Construing such writings together as we must do in such cases (Escambia Land Co. v. Ferry Pass Inspectors Ass'n, 59 Fla. 239, 52 So. 715, 138 Am. St. Rep. 121), it appears that it was mainly the purpose and intention of the parties to terminate the existing relations between The McGhee Interests, Inc., as owner and developers on the one hand, and Bender-Nichols, Inc., as sales agents on the other; that incidental only to the termination of this relationship was it necessary for the parties to take into account the commissions which had been theretofore earned by Bender-Nichols, Inc., on contracts negotiated by them as sales agents prior to the termination of this relationship; that it was in order to fix the total amount of commissions earned that an audit was made and the amount of $62,308.36 was agreed on as an outstanding indebtedness for the commissions earned, if all the contracts should be collected in full.

It then appears that the parties intended to outline the terms of payment, and to secure payment by making the deposit in escrow of the contracts on which the commissions should be paid, and that in doing so the parties did not evince any intention in the writing to dispense with the previous existing agreement as to the manner in which payment should be made out of the amounts collected.

Ambiguities should arise from the words used in a contract before this court may resort to interpretation or construction to ascertain the intention of the parties to it. In other words, ambiguity must exist in the contract, *Page 146 not outside of it. It is well settled that where the purpose designed to be accomplished by a contract is ascertained, the meaning and effect which must be given to ambiguous language used should comport with the intended purpose disclosed by the contract. Brown v. Beckwith, 60 Fla. 310, 53 So. 542. It is also the rule that where the rights and interests of the parties are definitely and clearly stated, the terms of the contract, fairly interpreted, should control, for it must be assumed that the intent of the parties is as it is distinctly and positively expressed by them. A. St. A. B. Ry. Co. v. Thomas, 60 Fla. 412, 53 So. 510. And the contract itself being in writing, must be construed as a whole. First National Bank v. S. F. W. R. Co., 36 Fla. 183, 18 So. 345.
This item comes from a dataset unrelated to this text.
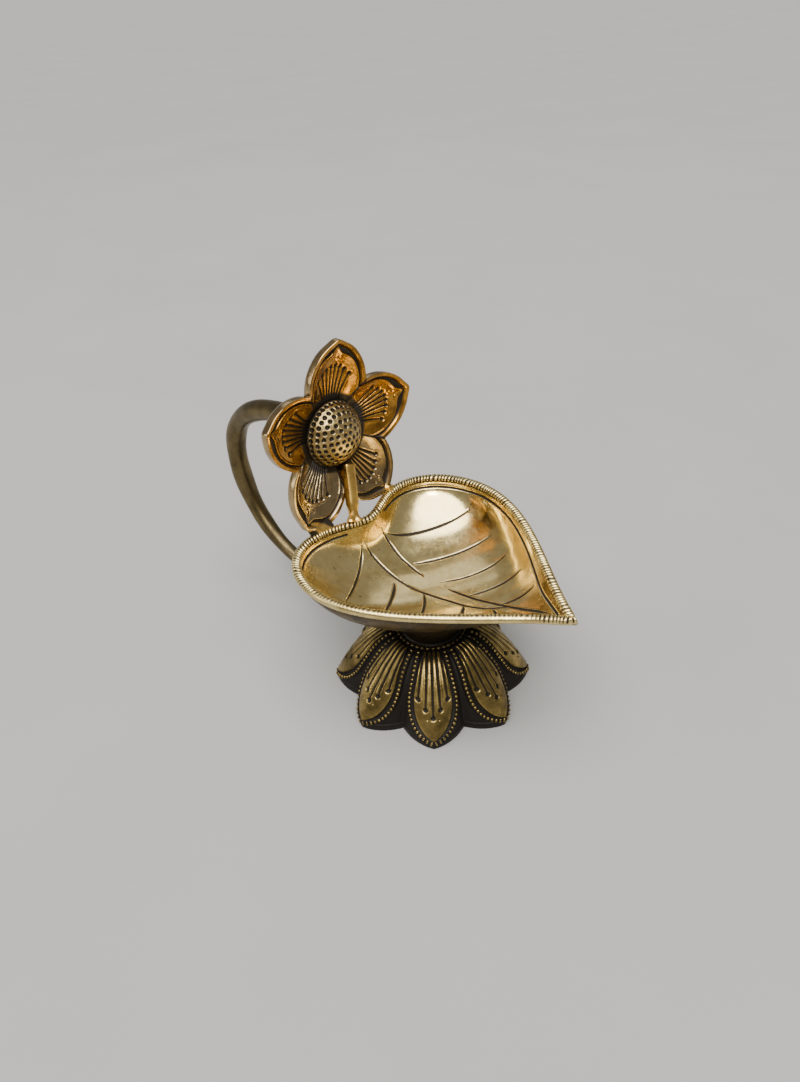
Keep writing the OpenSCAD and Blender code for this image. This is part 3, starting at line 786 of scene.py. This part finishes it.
def build_lugs():
    """Braze that joins the two lower petals to the rim: a long seam on one, a short lug on the other."""
    tops = np.array([low_edge(2, u) for u in np.linspace(0, 0.5, 60)])
    first = np.array([-LOBE - 0.6, tops[0, 1] + 0.4, RIM_Z + 0.6])
    last = np.array([-LOBE + 1.2, tops[-1, 1], RIM_Z + 0.5])
    feet = lerp(first, last, np.linspace(0, 1, 60)[:, None])
    seam = braze(tops, feet, 1.1, 0.07)
    tip = low_edge(3, 0.0)
    foot = np.array([-LOBE + 0.3, tip[1] + 2.2, RIM_Z + 0.7])
    path = lerp(tip, foot, np.linspace(0, 1, 24)[:, None])
    rows = sweep(path, np.full(24, 1.55), 28)
    g, t = np.arange(28) * math.pi / 14, np.linspace(0, 1, 24)[:, None]
    lump = 1 + 0.12 * (np.sin(2 * g + 5 * t) + 0.6 * np.sin(5 * g - 7 * t))
    lug = shell(lumpy(rows, path, lump), start=path[0], end=path[-1],
                values={"patina_and_shade": np.full(rows.shape[:2], 0.3)})
    shape = join([seam, lug])
    make_piece("petal_lugs_pair", shape, ["petal_lugs"], STEM)


# ---------- handle ----------

def build_handle():
    """The finger loop, from its collar behind the flower down and back to the flat eye on the neck."""
    reach = -handle_lo[0] - 3.65
    flower_z, tail_z = FLOWER_MID[2], NECK_TOP + EYE / 2
    start = from_flower([0, 0, -CUP - HUB_T - 0.2])
    back, low = [-reach, 0, SEAT_Z + 18], [-0.62 * reach, 0, 17.4]
    loops = [[start, [-0.81 * reach, 0, flower_z + 2.1], [-reach, 0, flower_z - 9.4], back],
             [back, [-reach, 0, SEAT_Z + 2], [-0.878 * reach, 0, 18], low],
             [low, [-0.46 * reach, 0, 17.2], [-34, 0, tail_z], [-11, 0, tail_z]]]
    t = np.linspace(0, 1, 90)
    path = np.vstack([bezier(loops[0], t[:-1]), bezier(loops[1], t[:-1]), bezier(loops[2], t)])
    where = np.concatenate([t[:-1], 1 + t[:-1], 2 + t])
    across = np.where(where < 1, 3.7, lerp(3.7, 2.6, smooth(1, 2, where)))
    across = np.where(where > 2, lerp(2.6, 3.0, smooth(2, 3, where)), across)
    deep = np.where(where > 2, lerp(2.6, 1.2, smooth(2, 2.9, where)), across)
    collar = 0.75 * smooth(0.045, 0.03, where)
    across, deep = across + collar, deep + collar
    rows = sweep(path, np.column_stack([deep, across]), 48)
    wobble = 0.03 * np.sin(where * 17)[:, None, None] * (rows - path[:, None])
    # Darker at the collar behind the flower, towards the tail and on the eye under the bowl: patina and
    # painted shade
    patina_and_shade = 0.16 + 0.7 * smooth(0.06, 0.0, where) + 0.3 * smooth(2.2, 3, where)
    patina_and_shade = patina_and_shade[:, None] * np.ones(rows.shape[1])
    rod = shell(rows + wobble, start=path[0], end=path[-1], values={"patina_and_shade": patina_and_shade})
    eye = lathe([[6.5, NECK_TOP + EYE], [13.0, NECK_TOP + EYE], [13.3, NECK_TOP + EYE - 0.35],
                 [13.3, NECK_TOP + 0.35], [13.0, NECK_TOP], [6.5, NECK_TOP], [6.5, NECK_TOP + EYE]])
    shape = join([rod, shell(eye, values={"patina_and_shade": np.full(eye.shape[:2], 0.55)})])
    make_piece("handle_loop", shape, ["handle"], ROD, 60)


# ---------- lotus foot ----------

RIDGE = [(12.6, 1), (14.6, 1), (16.6, 0.96), (19.3, 0.87), (21.9, 0.765), (24.3, 0.655), (26.5, 0.55),
         (28.6, 0.43), (30.4, 0.315), (31.7, 0.21), (32.6, 0.145), (33, 0.1)]
VALLEY = [(12.6, 0.985), (14.5, 0.975), (16.4, 0.93), (18.6, 0.85), (20.5, 0.75), (22, 0.65), (23.2, 0.55),
          (24.2, 0.43), (25, 0.33), (25.5, 0.24), (25.9, 0.165), (26, 0.1)]
PETALS = 8
HALF_PETAL = math.pi / PETALS
PANEL_END, BEAD_END = 0.915, 0.985


def foot_point(u, t):
    """The foot's plain surface: u from a petal's ridge (0) to the valley (1), t from the crown down."""
    u, t = np.broadcast_arrays(np.asarray(u, float), np.asarray(t, float))
    x = np.linspace(0, 1, len(RIDGE))
    f = 1 - np.abs(u) ** lerp(2.0, 1.3, t)
    ridge_r, ridge_z = (curve_value(x, [p[k] for p in RIDGE], t) for k in (0, 1))
    valley_r, valley_z = (curve_value(x, [p[k] for p in VALLEY], t) for k in (0, 1))
    r = lerp(valley_r, ridge_r, f) * FOOT_R / 33
    a = u * HALF_PETAL
    return np.stack([r * np.cos(a), r * np.sin(a), lerp(valley_z, ridge_z, f) * FOOT_H], -1)


def panel_half(t):
    """Half-width of the raised panel at t, as a share of the half petal."""
    wide = lerp(0.52, 0.64, smooth(0, 0.5, t))
    return wide * np.maximum(0, 1 - np.maximum(0, (t - 0.42) / (PANEL_END - 0.42)) ** 2.3)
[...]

The contention of the appellees is that the escrow agreement changed the sales agreement so that Bender-Nichols, Inc., was no longer to be paid a part of the collection on the price of each lot sold, but that contracts aggregating $291,764.13 were to be deposited in escrow so that Bender-Nichols, Inc., could receive 50% of the aggregate payments on all of said contracts until it should be paid a definite amount agreed to be due it, which amount was that sum tentatively fixed in the escrow agreement at $62,308.36.

But the dispute we are considering is not as to theamount due and owing to Bender-Nichols, Inc. The dispute is as to how and when the agreed amount is to be paid. The insertion of the $62,308.36 figure in the agreement was apparently to identify and make certain the extent to which Bender-Nichols, Inc., had earned the right to commissions on sales up to the time the relations between them and their principal terminated. But having been arrived at and agreed upon, the amount of such indebtedness was not to be paid in a different way, but in the same way, from future collections on the contracts, as had been agreed on with reference to prior collections.
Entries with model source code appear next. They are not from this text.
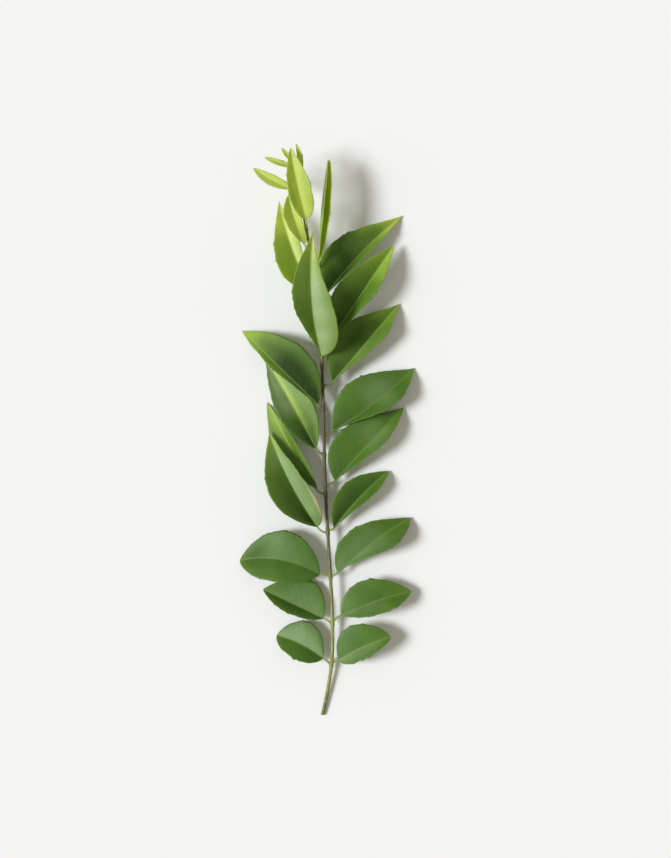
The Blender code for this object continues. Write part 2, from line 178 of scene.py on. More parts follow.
TIP_LEAFLETS = (
    Leaflet("tip_leaflet_1", LEFT, 97.8, (-15.2, 98.5, 0.4), (-30.6, 107.2, 20.0), 2.7, 2.7, 40, 40,
            arch=0.6, bow=-0.7, youth=1.0, near_bloom=1.0, far_bloom=1.0),
    Leaflet("tip_leaflet_2", LEFT, 105.6, (-15.4, 107.4, 0.3), (-25.9, 111.4, 22.0), 1.4, 1.4, 40, 40,
            arch=0.8, youth=1.0, near_bloom=0.8, far_bloom=0.8),
    Leaflet("tip_leaflet_3", LEFT, 108.6, (-15.0, 110.2, 0.3), (-18.8, 115.0, 23.0), 1.1, 1.1, 40, 40,
            arch=0.4, youth=1.0, near_bloom=0.8, far_bloom=0.8),
    Leaflet("tip_leaflet_4", RIGHT, 100.6, (-11.2, 104.6, 0.2), (-13.0, 116.6, 23.6), 1.3, 1.3, 40, 40,
            arch=0.8, bow=-0.8, youth=1.0, near_bloom=1.0, far_bloom=1.0),
)

# Blade, in millimetres unless it says otherwise.
ROWS = 133
COLUMNS = 45
COLUMN_EASE = 1.25  # over 1, so that columns lie closer at the midrib
BLADE_THICKNESS = 0.34
SINK = 0.12  # how far the upper face lies under the solid's
THIN_EDGE = 10.0  # a power: the higher, the closer to its edge the blade starts to thin
THIN_ENDS = 60.0  # and the same for its base and tip
FOLD_RADIUS = 0.8
FOLD_SHARE = 0.12  # the fold's radius at most, of the near half's width
TOOTH_PITCH = 3.4
TOOTH_DEPTH = 0.85
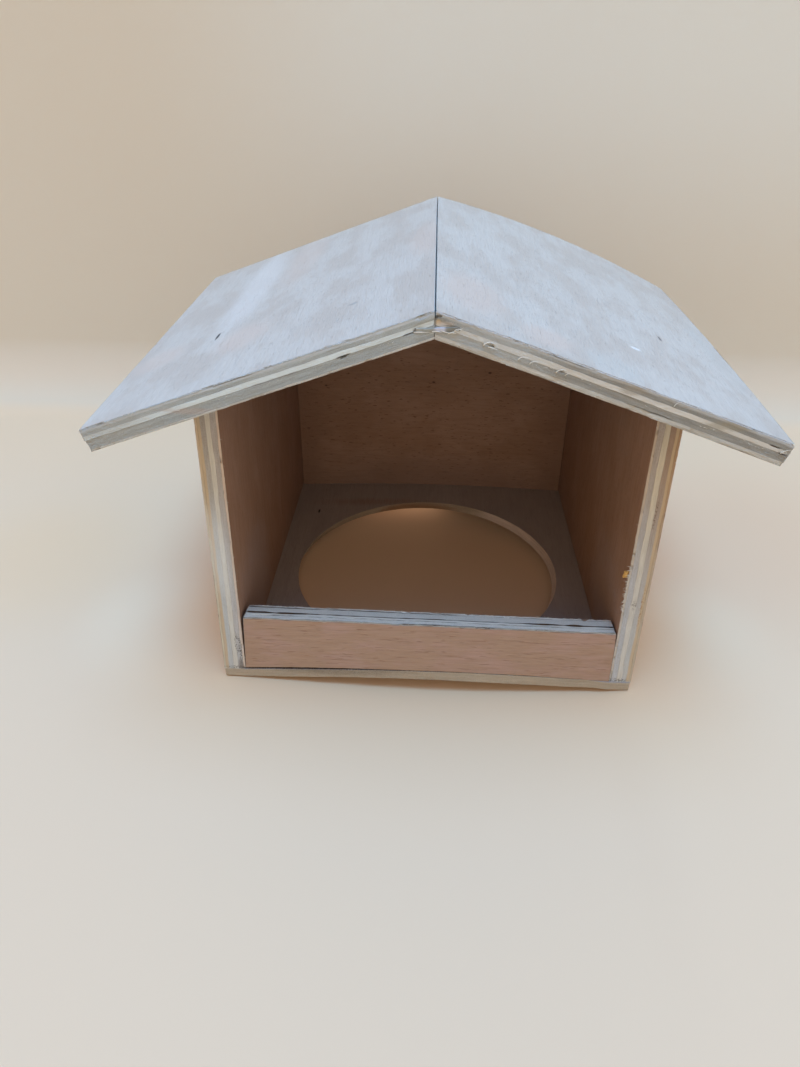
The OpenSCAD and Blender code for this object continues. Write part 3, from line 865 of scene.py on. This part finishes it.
def floorShell():
    # A ring-shaped shell: the first parameter turns once round the hole, the second
    # goes out along the underside, up the outer edge, in along the top and down the rim
    count, radius = floor["points"], floor["holeRadius"]
    angle = np.arange(count) / count * 2 * np.pi
    centre = np.array([bowMiddle - floor["holeShift"], frontY + floor["holeBack"]])
    way = np.stack([np.cos(angle), np.sin(angle)], 1)
    outer, side, walked = floorOutline(way, centre)
    shares, heights = floor["shares"], floor["heights"]
    rows = [(s, 0, 0) for s in shares] + [(1, h, 1) for h in heights]
    rows += [(s, 1, 0) for s in shares[::-1]] + [(0, h, 1) for h in heights[::-1]]
    share, height, onEdge = np.array(rows, float).T
    outside, up = share[:, None] > 0.5, height[:, None]
    where = grid(np.where(outside, walked, angle * radius + 900), up * floorThick, 0)
    wave, fuzz, back, arris = floor["push"]
    push = wave * noise(where, (6, 1.5, 1), 130) + fuzz * noise(where, (0.7, 0.4, 1), 131) - back
    rim = np.minimum(height, 1 - height) * floorThick
    push = push - (smooth(1 - rim / 0.2) * arris)[:, None]
    push = np.minimum(push, 0) * np.isin(share, (0, 1))[:, None]
    hole = way * radius
    flat = hole[None] + share[:, None, None] * (outer - hole)[None]
    flat = flat + np.where(outside, push, -push)[..., None] * way[None]
    x, y = centre[0] + flat[..., 0], centre[1] + flat[..., 1]
    lap = (frontY - floorLow[1] - 0.06) * (0.4 + 0.6 * smooth((floor["frontEnd"] - x) / 6))
    y = y + lap * smooth((floorLow[1] + 4 - y) / 3)
    x = x - floor["lean"] * (1 - up) * (1 - share[:, None]) ** 8
    first, last, deep = floor["splayed"]
    toFront = smooth((frontY + deep - y) / deep)
    splayed = wall["splay"] * 0.8 * smooth((np.abs(x) - first) / (last - first)) * toFront
    z = floorLow[2] + bow(x, toFront, up) + up * floorThick
    points = np.stack([x + splayed * np.sign(x), y, z], axis=-1).reshape(-1, 3)
    i = np.arange(count)
    j = (i + 1) % count
    ring = np.arange(len(rows))[:, None] * count
    following = np.roll(ring, -1)
    quads = grid(ring + i, ring + j, following + j, following + i).reshape(-1, 4)
    flatShaded = np.repeat((onEdge + np.roll(onEdge, -1)) > 0, count)
    run = grid(where[..., 0], where[..., 1], rim[:, None] + 0.2).reshape(-1, 3)
    # end grain shows on the front and back edges; on the rim its colour is used at the front,
    # and at the back from the left side to a little right of the middle; elsewhere the rim
    # takes the paler edge colour
    rounds = np.where(way[:, 1] > 0, 1 - smooth((way[:, 0] - 0.36) / 0.2), way[:, 1] < -0.7)
    endGrain = np.where(outside, np.isin(side, (0, 2)), rounds).astype(float)
    fields = {"onEdge": np.repeat(onEdge, count), "endGrain": endGrain.ravel(), "run": run}
    return points, quads, np.zeros((0, 3), int), ~flatShaded, fields


# a nick in the back left corner, painted shadow along the foot of the lip, and the ochre rim behind
floorMarks = (
    ((floorLow[0] + 16, floorHigh[1] - 29, floorTop), (0.5, 1.8, 2), (16, 14, 12), 1),
    # painted shadow: a dark band on the floor where it meets the lip
    ((-26, frontY + 1.4, floorTop + 1), (44, 1.8, 4), (62, 44, 34), 0.95),
    ((-14, frontY + floor["holeBack"] + floor["holeRadius"], floorTop - 1), (36, 5, 3), (150, 112, 78), 0.75),
)
floorFinish = woodFinish(
    "floor board", grain="y", seed=140, face=(176, 167, 165), faceShade=(164, 155, 152), lineLong=12,
    lineShare=0.35, fineShare=0.22, patchSize=18, patch=(186, 177, 175), spots=floorMarks,
    edge=(252, 234, 222), endGrain=(206, 192, 172), edgeShade=(160, 146, 126), glueShare=0)
makePiece("floor_board", floorShell(), floorFinish, ("floor_panel",))
print("floor finished")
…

The new contract was made for the benefit of Bender-Nichols, *Page 147 Inc. It was to wind up a pre-existing relationship which had contemplated payment in a particular way. That way was to deduct 28% commission out of the sales price of each lot. This was to be discharged by applying 50% of each installment payment received on each lot until the agent got its full 28%. The language of the new agreement is presumed to have been selected and inserted in the contract by Bender-Nichols, Inc., because the new agreement was for its benefit. Any ambiguity in the language used is therefore to be construed more strongly against it as the party presumed to have selected the language. Capital City Bank v. Hilson, 59 Fla. 215, 51 So. 853. The language employed in stating what was to be done by the bank in the same matter is perfectly consistent with the idea that in winding up the old relationship under the substituted contract that the amount of the total commissions earned was to be first agreed upon, and that thereafter the agreed amount was to be settled and paid in installments in the manner as such commissions would have been settled for had the relationship not been terminated.

There is no occasion for the application here of the doctrine laid down in Oxford Lake Line v. First National Bank, 40 Fla. 349, 24 So. 480, as contended for by appellees. That case holds that where there are two reasonable constructions of an escrow agreement, and the escrow agent in good faith adopts one of the two constructions, the construction adopted is binding upon the principal. Here the agreement is reasonably clear as to what was intended. It is established beyond doubt that The McGhee Interests, Inc., promptly put the bank on notice with reference to its intention to insist on its rights. There can consequently be no waiver implied.

The motion to dismiss the appeal, which was deferred until final hearing, is denied. The transcript shows a sufficient entry of appeal to comply with Chapter 11890, Acts of 1927, to give this court jurisdiction over the subject *Page 148 matter. Jurisdiction over the parties moving to dismiss, if not otherwise, obtained by the entry of appeal itself, was completely acquired by general appearance and filing briefs by such parties in this court. McJunkins v. Stevens, 88 Fla. 559, 102 So. 756.

For the reasons pointed out, the final decree appealed from must be reversed and the cause remanded for further appropriate proceedings not inconsistent with this opinion.

It is so ordered.

WHITFIELD AND TERRELL, J.J., concur.

BUFORD, C.J., AND ELLIS AND BROWN, J.J., concur in the opinion and judgment.